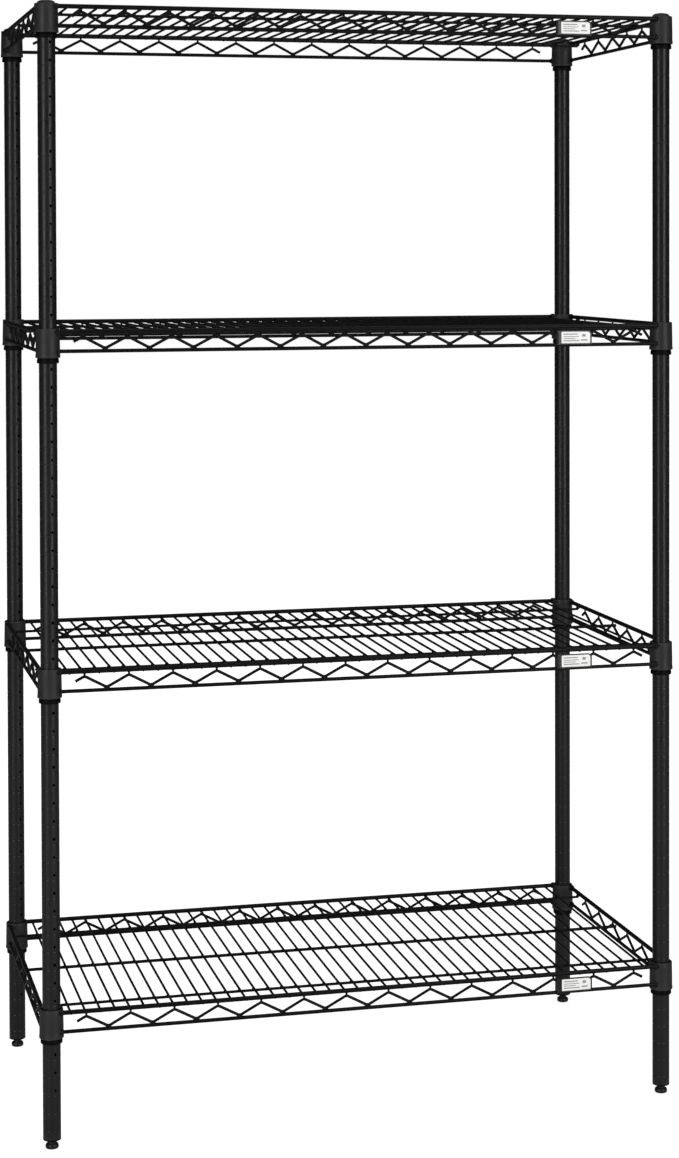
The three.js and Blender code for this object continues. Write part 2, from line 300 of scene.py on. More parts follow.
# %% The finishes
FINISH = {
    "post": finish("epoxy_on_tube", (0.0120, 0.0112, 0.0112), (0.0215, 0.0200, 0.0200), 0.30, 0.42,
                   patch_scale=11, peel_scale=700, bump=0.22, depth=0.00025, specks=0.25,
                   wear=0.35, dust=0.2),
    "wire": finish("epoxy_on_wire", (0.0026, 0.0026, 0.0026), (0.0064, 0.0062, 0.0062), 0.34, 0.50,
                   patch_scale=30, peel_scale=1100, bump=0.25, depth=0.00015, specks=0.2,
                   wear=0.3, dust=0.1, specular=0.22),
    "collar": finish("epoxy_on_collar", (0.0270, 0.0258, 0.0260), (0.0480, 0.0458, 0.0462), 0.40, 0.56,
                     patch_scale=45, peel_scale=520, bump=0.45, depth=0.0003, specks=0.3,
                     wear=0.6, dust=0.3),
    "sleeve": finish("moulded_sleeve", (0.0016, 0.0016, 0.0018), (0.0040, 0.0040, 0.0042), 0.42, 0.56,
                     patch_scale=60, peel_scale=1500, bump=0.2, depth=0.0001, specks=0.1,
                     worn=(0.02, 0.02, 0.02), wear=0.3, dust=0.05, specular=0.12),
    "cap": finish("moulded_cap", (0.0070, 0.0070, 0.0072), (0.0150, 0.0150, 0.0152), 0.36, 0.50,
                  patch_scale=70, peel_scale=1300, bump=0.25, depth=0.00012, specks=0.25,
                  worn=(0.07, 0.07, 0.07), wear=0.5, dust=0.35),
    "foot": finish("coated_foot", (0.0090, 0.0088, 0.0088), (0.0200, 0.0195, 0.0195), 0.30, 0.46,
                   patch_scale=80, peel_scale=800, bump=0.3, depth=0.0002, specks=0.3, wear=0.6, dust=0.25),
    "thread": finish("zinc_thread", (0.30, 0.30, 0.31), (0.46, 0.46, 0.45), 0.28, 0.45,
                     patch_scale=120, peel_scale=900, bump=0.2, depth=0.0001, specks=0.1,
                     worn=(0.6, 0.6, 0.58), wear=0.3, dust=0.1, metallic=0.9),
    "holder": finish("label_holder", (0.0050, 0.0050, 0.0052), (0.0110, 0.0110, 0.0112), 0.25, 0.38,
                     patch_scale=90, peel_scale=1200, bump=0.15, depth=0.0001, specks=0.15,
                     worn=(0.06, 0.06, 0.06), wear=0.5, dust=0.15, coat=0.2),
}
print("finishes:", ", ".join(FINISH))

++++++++

▸ Goal: Print the material once more, exactly.

▸ Solution for this exercise:
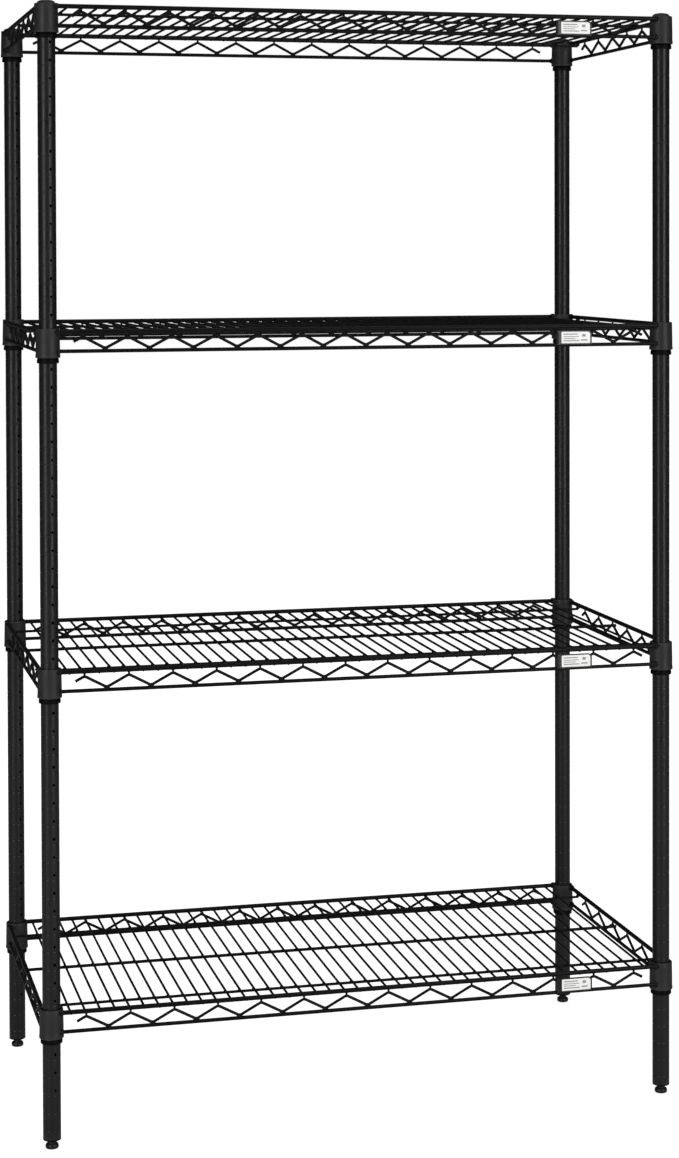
The three.js and Blender code for this object continues. Write part 2, from line 300 of scene.py on. More parts follow.
# %% The finishes
FINISH = {
    "post": finish("epoxy_on_tube", (0.0120, 0.0112, 0.0112), (0.0215, 0.0200, 0.0200), 0.30, 0.42,
                   patch_scale=11, peel_scale=700, bump=0.22, depth=0.00025, specks=0.25,
                   wear=0.35, dust=0.2),
    "wire": finish("epoxy_on_wire", (0.0026, 0.0026, 0.0026), (0.0064, 0.0062, 0.0062), 0.34, 0.50,
                   patch_scale=30, peel_scale=1100, bump=0.25, depth=0.00015, specks=0.2,
                   wear=0.3, dust=0.1, specular=0.22),
    "collar": finish("epoxy_on_collar", (0.0270, 0.0258, 0.0260), (0.0480, 0.0458, 0.0462), 0.40, 0.56,
                     patch_scale=45, peel_scale=520, bump=0.45, depth=0.0003, specks=0.3,
                     wear=0.6, dust=0.3),
    "sleeve": finish("moulded_sleeve", (0.0016, 0.0016, 0.0018), (0.0040, 0.0040, 0.0042), 0.42, 0.56,
                     patch_scale=60, peel_scale=1500, bump=0.2, depth=0.0001, specks=0.1,
                     worn=(0.02, 0.02, 0.02), wear=0.3, dust=0.05, specular=0.12),
    "cap": finish("moulded_cap", (0.0070, 0.0070, 0.0072), (0.0150, 0.0150, 0.0152), 0.36, 0.50,
                  patch_scale=70, peel_scale=1300, bump=0.25, depth=0.00012, specks=0.25,
                  worn=(0.07, 0.07, 0.07), wear=0.5, dust=0.35),
    "foot": finish("coated_foot", (0.0090, 0.0088, 0.0088), (0.0200, 0.0195, 0.0195), 0.30, 0.46,
                   patch_scale=80, peel_scale=800, bump=0.3, depth=0.0002, specks=0.3, wear=0.6, dust=0.25),
    "thread": finish("zinc_thread", (0.30, 0.30, 0.31), (0.46, 0.46, 0.45), 0.28, 0.45,
                     patch_scale=120, peel_scale=900, bump=0.2, depth=0.0001, specks=0.1,
                     worn=(0.6, 0.6, 0.58), wear=0.3, dust=0.1, metallic=0.9),
    "holder": finish("label_holder", (0.0050, 0.0050, 0.0052), (0.0110, 0.0110, 0.0112), 0.25, 0.38,
                     patch_scale=90, peel_scale=1200, bump=0.15, depth=0.0001, specks=0.15,
                     worn=(0.06, 0.06, 0.06), wear=0.5, dust=0.15, coat=0.2),
}
print("finishes:", ", ".join(FINISH))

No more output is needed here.